Sosyal Hayatta Müslümanlar

Japonya’da Müslüman halka karşı ülkedeki diğer etnik ve dinî gruplardan farklı bir uygulama söz konusu değildir. Müslümanların Japon toplumu içinde en fazla sıkıntı çektiği alan çalışma hayatıdır. Japon işverenler, Müslüman çalışanlarının namaz ve oruç ibadetlerini yerine getirmeleri konusunda çoğunlukla olumsuz ve katı bir tutum sergilemektedirler. Onlar bu tavrın Müslüman çalışanlarının inancıyla ilgili olmadığını, bunun sadece ibadette geçen zamanı, zaman ve iş kaybı olarak görmelerinden kaynaklandığını öne sürmektedirler. Batılı ülkelerden farklı olarak inanç özgürlüğü gibi konularda yasal olarak hak aramanın söz konusu olmadığı bir hukuk sistemine sahip olan Japonya’da, Japon şirketlerinde çalışan Müslümanlar için tek çıkar yol ya ibadetlerini terk etmek ya da işi bırakmak olarak gösterilmektedir. Bu bağlamda Japonya’da dinlerinden dolayı en fazla “mahalle baskısı”na uğrayan kesimin “Müslüman Japonlar” olduğunu söylemek abartı olmayacaktır.

İslam’la şereflenen pek çok Japon, özellikle aileleri tarafından inançlarını terk etmeye, kılık kıyafetlerini kendi kültürlerine uygun şekilde devam ettirmeye zorlanmaktadır. Yine Japon etnik kimliği olan Müslümanların, çalıştıkları şirketlerde de diğer yabancı Müslümanlara nazaran daha fazla baskı gördükleri ifade edilmektedir.

"Japonya’da Batılı ülkelerden farklı olarak inanç özgürlüğü gibi konularda yasal olarak hak aramanın söz konusu olmadığı bir hukuk sistemi mevcuttur."

Geniş bir Müslüman nüfusa sahip olan Batılı ülkelerde çok sayıda İslami okul bulunurken, Japonya’da İslami anlamda hizmet veren tek bir ilk veya ortaokul yoktur. Toshima Ward’daki Otsuka Camii yetkilileri, Japon resmî makamlarından bir eğitim kurumu açma yetkisi talebinde bulunmuş olmalarına rağmen, şimdiye kadar sadece bir anaokulu hizmete açabilmişlerdir; bu anaokulunun da hiçbir resmî statüsü yoktur.

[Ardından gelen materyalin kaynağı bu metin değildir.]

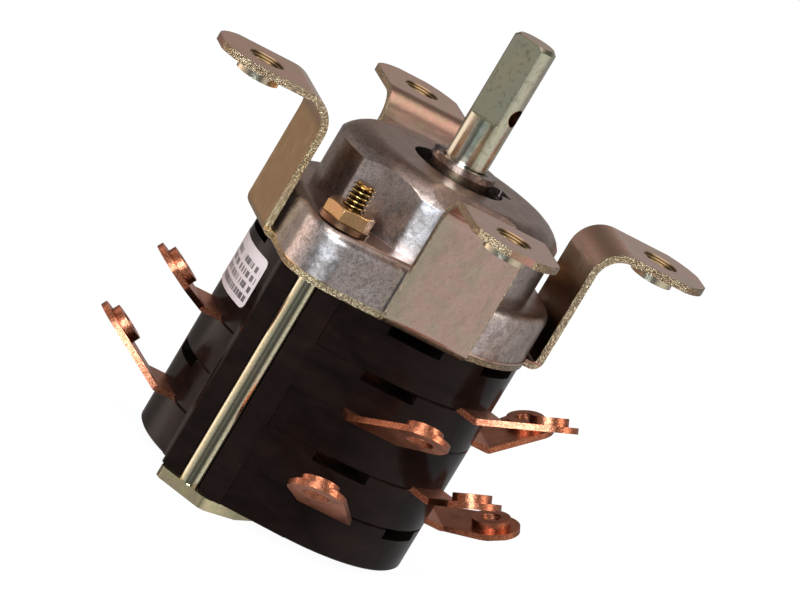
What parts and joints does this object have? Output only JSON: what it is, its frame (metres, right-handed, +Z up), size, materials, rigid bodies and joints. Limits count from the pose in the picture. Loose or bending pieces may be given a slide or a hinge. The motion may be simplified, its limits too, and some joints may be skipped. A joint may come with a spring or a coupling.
{
  "type": "rotary switch",
  "caption": "Heavy-duty rotary switch with stacked moulded decks, copper screw terminals, an index housing and a sheet-metal mounting spider.",
  "frame": {"origin": "point on the shaft axis level with the tops of the four mounting tabs", "axes": "+Z up the shaft towards the knob end; the four mounting arms lie along +X, -X, +Y and -Y; the tie rods stand on the diagonal from -X-Y to +X+Y"},
  "size_m": [0.1158, 0.1158, 0.1109],
  "materials": {
    "shaft_steel": "zinc-plated, fine drawn surface",
    "ring_steel": "oiled spring steel",
    "bush_bronze": "sintered bronze",
    "housing_zinc": "bright tumbled die casting",
    "inner_steel": "hardened steel, greased",
    "spider_steel": "yellow zinc plate with pink and green tints",
    "deck_moulding": "moulded black phenolic, glossy",
    "hub_moulding": "moulded dark phenolic",
    "terminal_copper": "bare stamped copper",
    "blade_copper": "bare stamped copper",
    "rod_steel": "yellow zinc plate",
    "nut_steel": "golden zinc plate",
    "washer_steel": "golden zinc plate",
    "bar_steel": "pale zinc plate",
    "label_paper": "coated paper sticker"
  },
  "bodies": {
    "base": {"index_housing": "housing_zinc", "shaft_bushing": "bush_bronze", "thrust_washer": "ring_steel", "detent_springs": "inner_steel", "mounting_spider": "spider_steel", "deck_1": "deck_moulding", "deck_2": "deck_moulding", "deck_3": "deck_moulding", "deck_4": "deck_moulding", "deck_5": "deck_moulding", "terminal_corner_upper": "terminal_copper", "terminal_left_upper": "terminal_copper", "terminal_front_upper": "terminal_copper", "terminal_right_upper": "terminal_copper", "terminal_corner_lower": "terminal_copper", "terminal_left_lower": "terminal_copper", "terminal_front_lower": "terminal_copper", "terminal_right_lower": "terminal_copper", "tie_rods": "rod_steel", "tie_nuts": "nut_steel", "lock_washers": "washer_steel", "retaining_bar": "bar_steel", "rating_label": "label_paper"},
    "rotor": {"shaft": "shaft_steel", "retaining_ring": "ring_steel", "detent_wheel": "inner_steel", "stop_disc": "inner_steel", "contact_hub_2": "hub_moulding", "contact_hub_3": "hub_moulding", "contact_hub_4": "hub_moulding", "contact_hub_5": "hub_moulding", "contact_blade_2": "blade_copper", "contact_blade_3": "blade_copper", "contact_blade_4": "blade_copper", "contact_blade_5": "blade_copper"},
    "roller_a": {"detent_roller_a": "inner_steel"},
    "roller_b": {"detent_roller_b": "inner_steel"}
  },
  "joints": [
    {"name": "shaft_turn", "type": "hinge", "parent": "base", "child": "rotor", "pos_m": [0, 0, 0], "axis": [0, 0, 1], "range_deg": [0, 90]},
    {"name": "roller_a_slide", "type": "slide", "parent": "base", "child": "roller_a", "axis": [1, 0, 0], "range_m": [-0.0018, 0]},
    {"name": "roller_b_slide", "type": "slide", "parent": "base", "child": "roller_b", "axis": [-1, 0, 0], "range_m": [-0.0018, 0]}
  ]
}
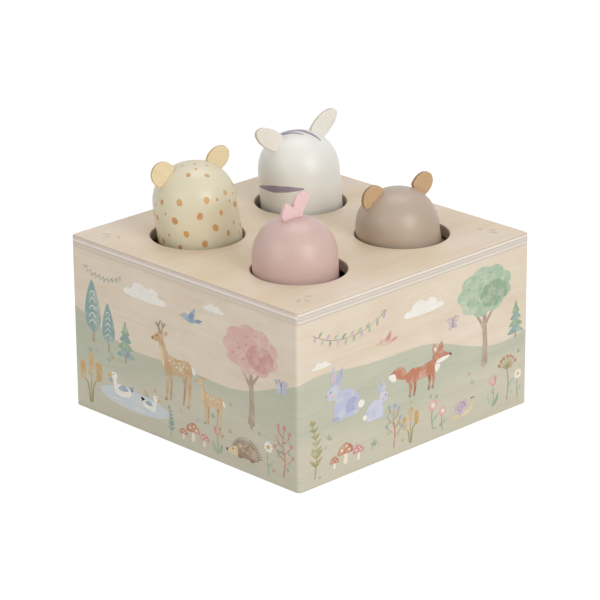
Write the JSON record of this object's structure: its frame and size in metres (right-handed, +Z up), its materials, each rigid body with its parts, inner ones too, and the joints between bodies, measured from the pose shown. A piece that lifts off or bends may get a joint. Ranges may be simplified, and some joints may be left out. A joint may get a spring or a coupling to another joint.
{
  "type": "pop up animal toy",
  "caption": "Square plywood toy box with round holes in its top, where dome-topped wooden animals with felt ears stand on coil springs and pop back up when pressed.",
  "frame": {"origin": "centre of the box's underside", "axes": "+Z up through the top panel, +X along the front wall to the right, the front wall faces -Y"},
  "size_m": [0.14, 0.14, 0.1185],
  "materials": {
    "top_plywood": "clear satin lacquer over birch plywood",
    "printed_plywood": "water-based print on birch plywood, satin lacquer",
    "bare_plywood": "bare sanded birch plywood",
    "beech": "bare turned and sanded beech",
    "zinc_steel": "bright zinc plated",
    "spring_steel": "drawn spring wire, lightly oiled",
    "cheetah_paint": "satin water-based paint on turned beech",
    "zebra_paint": "satin water-based paint on turned beech",
    "flamingo_paint": "satin water-based paint on turned beech",
    "bear_paint": "satin water-based paint on turned beech",
    "cheetah_felt": "pressed wool felt",
    "zebra_felt": "pressed wool felt",
    "flamingo_felt": "pressed wool felt",
    "bear_felt": "pressed wool felt"
  },
  "bodies": {
    "root": {"top_panel": "top_plywood", "bottom_panel": "bare_plywood", "front_panel": "printed_plywood", "back_panel": "printed_plywood", "left_panel": "printed_plywood", "right_panel": "printed_plywood", "corner_block_front_left": "beech", "corner_block_front_right": "beech", "corner_block_back_left": "beech", "corner_block_back_right": "beech", "base_screws": "zinc_steel", "foot_screws": "zinc_steel", "cheetah_foot_plug": "beech", "zebra_foot_plug": "beech", "flamingo_foot_plug": "beech", "bear_foot_plug": "beech"},
    "cheetah_spring_body": {"cheetah_spring": "spring_steel"},
    "cheetah_figure": {"cheetah_body": "cheetah_paint", "cheetah_left_ear": "cheetah_felt", "cheetah_right_ear": "cheetah_felt", "cheetah_retaining_disc": "beech", "cheetah_top_plug": "beech", "cheetah_disc_screw": "zinc_steel"},
    "zebra_spring_body": {"zebra_spring": "spring_steel"},
    "zebra_figure": {"zebra_body": "zebra_paint", "zebra_left_ear": "zebra_felt", "zebra_right_ear": "zebra_felt", "zebra_retaining_disc": "beech", "zebra_top_plug": "beech", "zebra_disc_screw": "zinc_steel"},
    "flamingo_spring_body": {"flamingo_spring": "spring_steel"},
    "flamingo_figure": {"flamingo_body": "flamingo_paint", "flamingo_crest": "flamingo_felt", "flamingo_retaining_disc": "beech", "flamingo_top_plug": "beech", "flamingo_disc_screw": "zinc_steel"},
    "bear_spring_body": {"bear_spring": "spring_steel"},
    "bear_figure": {"bear_body": "bear_paint", "bear_left_ear": "bear_felt", "bear_right_ear": "bear_felt", "bear_retaining_disc": "beech", "bear_top_plug": "beech", "bear_disc_screw": "zinc_steel"}
  },
  "joints": [
    {"name": "cheetah_rock", "type": "hinge", "parent": "root", "child": "cheetah_spring_body", "pos_m": [-0.0312, 0.0312, 0.005], "axis": [-0.7071, -0.7071, 0], "range_deg": [-0.2, 2], "stiffness_Nm_per_rad": 0.12, "deforming": ["cheetah_spring"]},
    {"name": "cheetah_press", "type": "slide", "parent": "cheetah_spring_body", "child": "cheetah_figure", "axis": [-0.0923, 0.0923, 0.9914], "range_m": [-0.024, 0], "stiffness_N_per_m": 150, "springref_m": 0.0021, "deforming": ["cheetah_spring"]},
    {"name": "zebra_rock", "type": "hinge", "parent": "root", "child": "zebra_spring_body", "pos_m": [0.0312, 0.0312, 0.005], "axis": [-0.7071, -0.7071, 0], "range_deg": [-1, 1.7], "stiffness_Nm_per_rad": 0.12, "deforming": ["zebra_spring"]},
    {"name": "zebra_press", "type": "slide", "parent": "zebra_spring_body", "child": "zebra_figure", "axis": [-0.0493, 0.0493, 0.9976], "range_m": [-0.024, 0], "stiffness_N_per_m": 150, "springref_m": 0.0021, "deforming": ["zebra_spring"]},
    {"name": "flamingo_rock", "type": "hinge", "parent": "root", "child": "flamingo_spring_body", "pos_m": [-0.0312, -0.0312, 0.005], "axis": [-0.7071, -0.7071, 0], "range_deg": [-2.7, 0.3], "stiffness_Nm_per_rad": 0.12, "deforming": ["flamingo_spring"]},
    {"name": "flamingo_press", "type": "slide", "parent": "flamingo_spring_body", "child": "flamingo_figure", "axis": [-0.0185, 0.0185, 0.9997], "range_m": [-0.018, 0], "stiffness_N_per_m": 150, "springref_m": 0.0016, "deforming": ["flamingo_spring"]},
    {"name": "bear_rock", "type": "hinge", "parent": "root", "child": "bear_spring_body", "pos_m": [0.0312, -0.0312, 0.005], "axis": [-0.7071, -0.7071, 0], "range_deg": [-1.7, 0.2], "stiffness_Nm_per_rad": 0.12, "deforming": ["bear_spring"]},
    {"name": "bear_press", "type": "slide", "parent": "bear_spring_body", "child": "bear_figure", "axis": [-0.0923, 0.0923, 0.9914], "range_m": [-0.018, 0], "stiffness_N_per_m": 150, "springref_m": 0.0016, "deforming": ["bear_spring"]}
  ]
}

Ülkede Japon etnik kökene sahip Müslümanların sayısının binlerle on binler arasında farklılık gösterdiği tahminler yapılmaktadır. Japonya Müslümanlar Birliği (The Japan Muslim Association) ülkede kayıtlı 7.000 ile 10.000 arasında Müslüman Japon’un bulunduğunu belirtmektedir. Japon Müslümanların büyük bir bölümü, 1980’lerde çalışmak için Japonya’ya gelen Pakistanlı veya Bangladeşlilerle evlenen kadınlardan oluşmaktadır. Asyalı Müslümanların gözünden Japon Müslümanlar, iyi amel sahibi ancak başkalarının fikirlerini çok önemseyen insanlar olarak görülmektedir.

Sonuç

Japonlar İslam’ı kendilerinden oldukça uzak bir din olarak görseler de Asya ülkelerindeki geniş Müslüman kitlenin varlığı bu durumun aksini ispatlamaktadır. Günümüzde Japonya’da iş adamı, bilgisayar mühendisi ve ticaret erbabı olarak çalışan Müslümanların sayısı istikrarlı bir şekilde artış göstermektedir.

 

 


[1] Eski bir dinî inanış şekli olan Şintoizm’in geçmişi MÖ 7. yüzyıla kadar dayanmaktadır. Şintoizm’in temelinde baba tanrıyı temsil eden “gök” ile ana tanrıyı temsil eden “yer”in diğer bütün tabiat unsurlarını ortaya çıkarmış olduğuna ve bu unsurların da kendi özel tabiat tanrılarını oluşturduklarına inanılır.